Around the world, deaths from wars between countries are falling. “These are safer times to live in than much of human history,” noted Bruce Currie-Alder, Cairo-based Middle East and North Africa regional director for Canada’s International Development Research Centre.
But other sorts of conflict are on the rise – whether the wars in fragile or failing states such as Yemen or Syria, or ethnic violence like that facing Myanmar’s Rohingya. In many cases, it is happening in places facing similar pressures: poverty, worsening weather disasters, growing competition for water, land and other resources, and governments that can’t cope.
By 2035, 80 percent of the world’s people living in extreme poverty are expected to be in fragile states, according to research published in 2016 by the Organisation for Economic Co-operation and Development (OECD).
That suggests governments, aid agencies and other groups trying to help those most vulnerable to climate change are going to need to work in some very tough places, where the right thing to do isn’t always clear.
“If we’re always pushing to target the most vulnerable, then we need to put our money where our mouth is,” said Katie Peters, a researcher on disaster risk, climate change and conflict at the London-based Overseas Development Institute.
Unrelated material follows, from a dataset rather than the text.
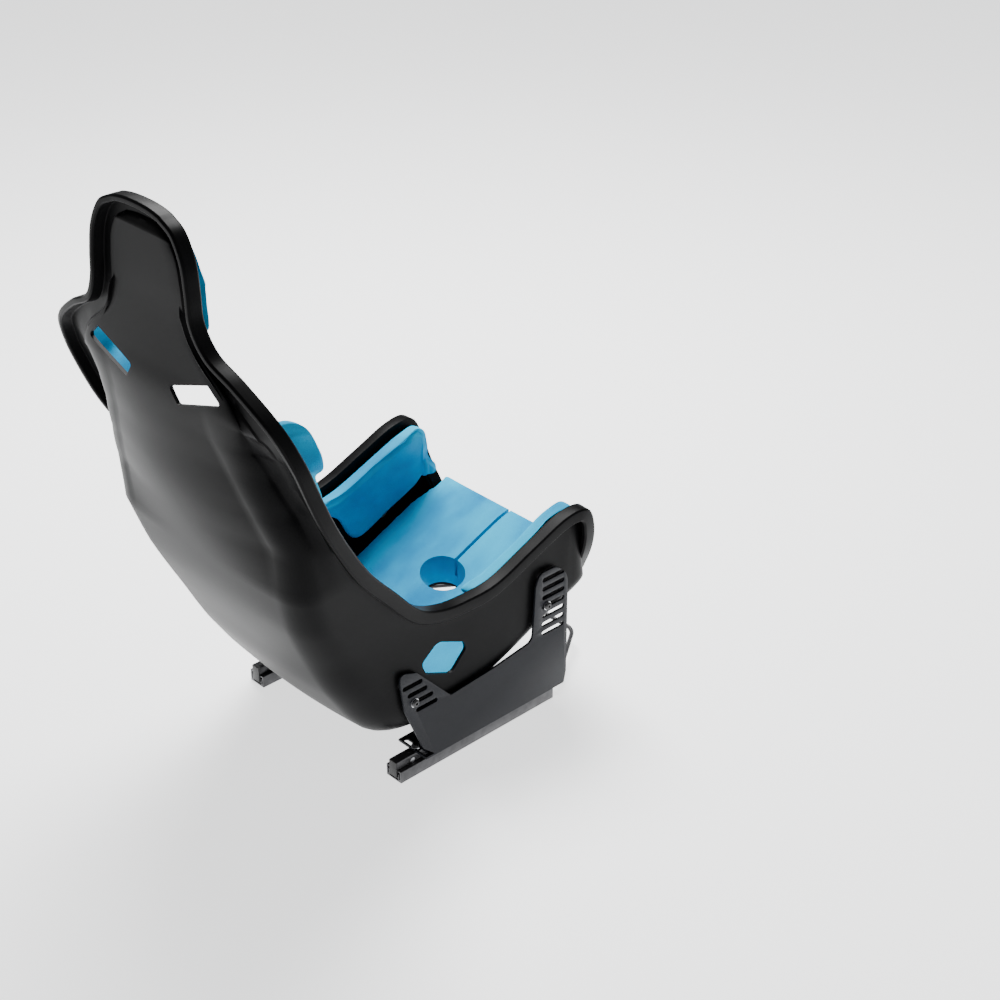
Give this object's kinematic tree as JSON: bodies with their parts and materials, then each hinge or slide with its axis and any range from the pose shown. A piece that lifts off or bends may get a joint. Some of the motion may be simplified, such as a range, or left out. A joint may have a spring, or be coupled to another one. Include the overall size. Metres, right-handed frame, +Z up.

“We know enough about the dynamics of conflict to know that, unfortunately, it’s not possible to say we’re going to wait until there’s peace. In so many conflicts now it can last for generations. You can’t deny people support to deal with changes related to climate change because you’re waiting for the conflict to end,” she said.
Peters, in a report released last month, noted that between 2004 and 2014, nearly 60 percent of deaths from disasters happened in countries that are among the top 30 most fragile states. Tackling disaster risk in such countries “should therefore be a priority for national governments and the international community alike” – both on moral grounds and in an effort to achieve the Sustainable Development Goals, the report noted.
The problem, Peters said, is that people haven’t thought much yet about how to do it – although conflict resolution work and efforts to deliver basic services in tough places like Afghanistan could be a guide.
“We haven’t put nearly enough thinking into how to deal with this. The standard approaches that work in stable, peaceful contexts probably don’t work in fragile states. But that doesn’t mean we shouldn’t do anything,” said Peters, who also works on the UK aid-funded Building Resilience and Adaptation to Climate Extremes and Disasters (BRACED) programme, which targets a range of conflict-hit countries in the Sahel.
Without assistance, conflict-hit places now facing climate change pressures too are likely to spiral into worsening problems, the experts warned.
Around Lake Chad, which has shrunk 90 percent in size since the 1960s, making life difficult for fishermen and farmers in Chad, Nigeria, Cameroon and Niger, extremist group Boko Haram has sunk roots in recent years. That, in turn, makes it hard to secure funding to help the climate-hit region.
“Conflict areas get behind in accessing climate finance. It’s not a priority to work on this hard thing, so they get less money,” noted Julie Arrighi, who works on climate and disaster risk issues for the Red Cross.
Northern Ghana’s struggling Fulani pastoralists now have an added disadvantage. Besides battling to find pasture for their animals, methane emissions from their cattle are listed as a driver of climate change in national policies, Soeters said, whose work is supported by the Conflict and Cooperation in the Management of Climate Change (CCMCC) programme.
That has given the government “extra leverage” to marginalise them, he said.